The plumber’s apprentice who admitted to setting a fire that razed portions of a massive student apartment complex at Washington State University in Pullman will spend more than four years and four months in federal prison, a judge ruled Tuesday.
Bryan Lee Kitchen, 33, was arrested by Pullman police about a week after the blaze burned 88 units at The Grove apartment complex on July 14, 2013, causing more than $4 million in damage. An officer ran the plates of Kitchen’s 2003 Saturn sedan as it sat unattended near the construction site around 2:15 a.m. The fire was reported a little more than an hour later.
Kitchen apologized for setting the fire and thanked emergency personnel who kept the flames from spreading.
“I regret all those things I did when I was drunk,” Kitchen said.
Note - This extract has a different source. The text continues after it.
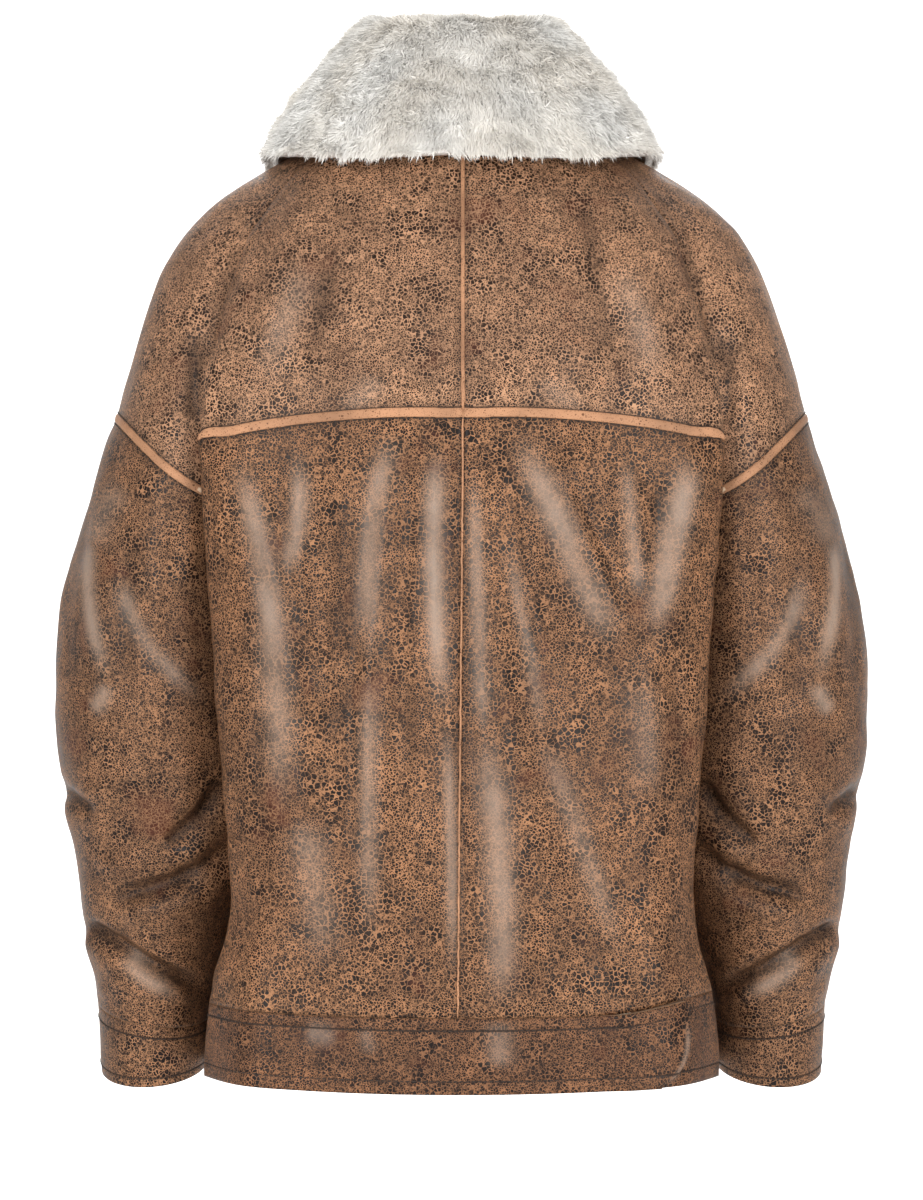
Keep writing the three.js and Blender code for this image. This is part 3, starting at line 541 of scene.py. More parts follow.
def seam_lines(side):
    """The seam and stitch lines of one side, as points in mm."""
    place, t = steps(0, YOKE_LINE_END, 320), steps(0, 1, 400)
    turned = steps(0, 360, 900)
    top = BACK_EDGE["upper"][0]
    centre = np.concatenate([
        shoulder_point(np.array([0.0]), top[None], t)[:, 0],
        lower_point(np.array([0.0]), top[None], False, 1, t)[1:, 0],
    ])
    lines = dict(
        yoke=drifted(seam_edge(place, False), side),
        armhole=ring_point(sleeve_at(0), turned),
        centre=drifted(centre, side),
    )
    cuff = sleeve_at(LAST_RING)
    for name, share in (("cuff_stitch", 0.2), ("cuff_hem", 0.86)):
        lines[name] = ring_point({k: mix(cuff[k], CUFF_HEM[k], share) for k in CUFF_HEM}, turned)
    return {k: v * (side, 1, 1) for k, v in lines.items()}


def band_line(down):
    """A line along the whole hem band."""
    out = []
    for side in (-1, 1):
        place = steps(16, 0, 900) if side < 0 else steps(0, 16, 900)[1:]
        z = band_height(foot_x(place) * side, down)
        out.append(drifted(body_point(place, z), side) * (side, 1, 1))
    return np.concatenate(out)


LINES = {1: seam_lines(1), -1: seam_lines(-1)}
BAND_LINES = [band_line(BAND_STITCH), band_line(HEM_STITCH)]


def distance(points, lines, cut=FAR):
    if not lines:
        return np.full(len(points), cut)
    dense = np.concatenate(lines)
    tree = KDTree(len(dense))
    for i, p in enumerate(dense):
        tree.insert(p, i)
    tree.balance()
    return np.array([min(cut, tree.find(p)[2]) for p in points])


def new_object(name, points, faces, materials, smooth_shaded=True):
    mesh = bpy.data.meshes.new(name)
    mesh.from_pydata([tuple(p) for p in np.asarray(points) * MM], [], [tuple(f) for f in faces])
    obj = bpy.data.objects.new(name, mesh)
    bpy.context.scene.collection.objects.link(obj)
    for m in materials:
        mesh.materials.append(m)
    mesh.polygons.foreach_set("use_smooth", [smooth_shaded] * len(mesh.polygons))
    return obj


def attribute(obj, name, values, kind="FLOAT", domain="POINT"):
    a = obj.data.attributes.new(name, kind, domain)
    a.data.foreach_set("value" if kind == "FLOAT" else "color", np.asarray(values, np.float32).ravel())


class Nodes:
    """A short way to write a material's nodes."""

    def __init__(self, name):
        self.material = bpy.data.materials.new(name)
        self.material.use_nodes = True
        self.tree = self.material.node_tree
        self.tree.nodes.clear()
        self.bsdf = self.add("ShaderNodeBsdfPrincipled")
        out = self.add("ShaderNodeOutputMaterial")
        self.tree.links.new(self.bsdf.outputs[0], out.inputs[0])

    def add(self, kind, inputs=None, **settings):
        node = self.tree.nodes.new(kind)
        for k, v in settings.items():
            setattr(node, k, v)
        for k, v in (inputs or {}).items():
            self.put(node.inputs[k], v)
        return node

    def put(self, socket, value):
        if isinstance(value, bpy.types.Node):
            value = value.outputs[0]
        if isinstance(value, bpy.types.NodeSocket):
            self.tree.links.new(value, socket)
        else:
            socket.default_value = value

    def math(self, operation, a, b, kind="ShaderNodeMath"):
        return self.add(kind, {0: a, 1: b}, operation=operation)

    def range(self, value, a, b, c=0.0, d=1.0, soft=True):
        return self.add(
            "ShaderNodeMapRange", {0: value, 1: a, 2: b, 3: c, 4: d},
            interpolation_type="SMOOTHSTEP" if soft else "LINEAR",
        )

    def blend(self, factor, a, b, kind="MIX"):
        node = self.add("ShaderNodeMix", data_type="RGBA", blend_type=kind)
        self.put(node.inputs[0], factor)
        self.put(node.inputs[6], a)
        self.put(node.inputs[7], b)
        return node.outputs[2]

    def noise(self, at, scale, detail=3.0, rough=0.5):
        inputs = {"Vector": at, "Scale": scale, "Detail": detail, "Roughness": rough}
        return self.add("ShaderNodeTexNoise", inputs)

    def place(self):
        return self.add("ShaderNodeTexCoord").outputs["Object"]

    def read(self, name, output="Fac"):
        return self.add("ShaderNodeAttribute", attribute_name=name).outputs[output]

    def finish(self, color, rough, height=None, distance=0.0006, strength=1.0, **sockets):
        self.put(self.bsdf.inputs["Base Color"], color)
        self.put(self.bsdf.inputs["Roughness"], rough)
        if height is not None:
            bump = self.add("ShaderNodeBump", {"Strength": strength, "Distance": distance, "Height": height})
            self.put(self.bsdf.inputs["Normal"], bump)
        for k, v in sockets.items():
            self.bsdf.inputs[k.replace("_", " ")].default_value = v
        return self.material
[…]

A psychiatrist diagnosed the 33-year-old with pyromania, bipolar disorder and Asperger’s syndrome, said Kitchen’s attorney, Jay McEntire.
Kitchen pleaded guilty in January to a single criminal count of maliciously using fire to damage a building used in interstate commerce. According to court documents, Kitchen said he was drunk at the time of the fire and heard voices in his head. Arson investigators later determined Kitchen used a Bic lighter and materials on the job site to ignite the flames.
Kitchen worked as a subcontractor on the projectThe flames destroyed four buildings in the eight-building complex, which opened on a limited basis that October, according to news reports. Of the $4.7 million in restitution Judge Lonny R. Suko ordered Kitchen to pay, most will go to Campus Crest Communities, the North Carolina-based company that built the complex. WSU also will receive compensation, though federal prosecutor Aine Ahmed said it was unlikely Kitchen would be able to pay the full amount “short of Mr. Kitchen winning the lottery.”
Before the sentence was announced, Kitchen’s wife asked Judge Suko to impose the recommended sentence of between five and 20 years so that Kitchen could return home to his two children.
“I’ve known Brian since he was 16,” his wife said. “I have never felt threatened by him.”
Prosecutors agreed to seek a more lenient sentence because Kitchen was cooperating in other arson investigations in which he was involved, according to court documents.
Ahmed said Kitchen met with Pullman fire investigators, who were able to close “eight to 10” arson cold cases based on information he provided.
Kitchen will will pay $25 every three months while incarcerated, and at least 10 percent of his household income every month after that.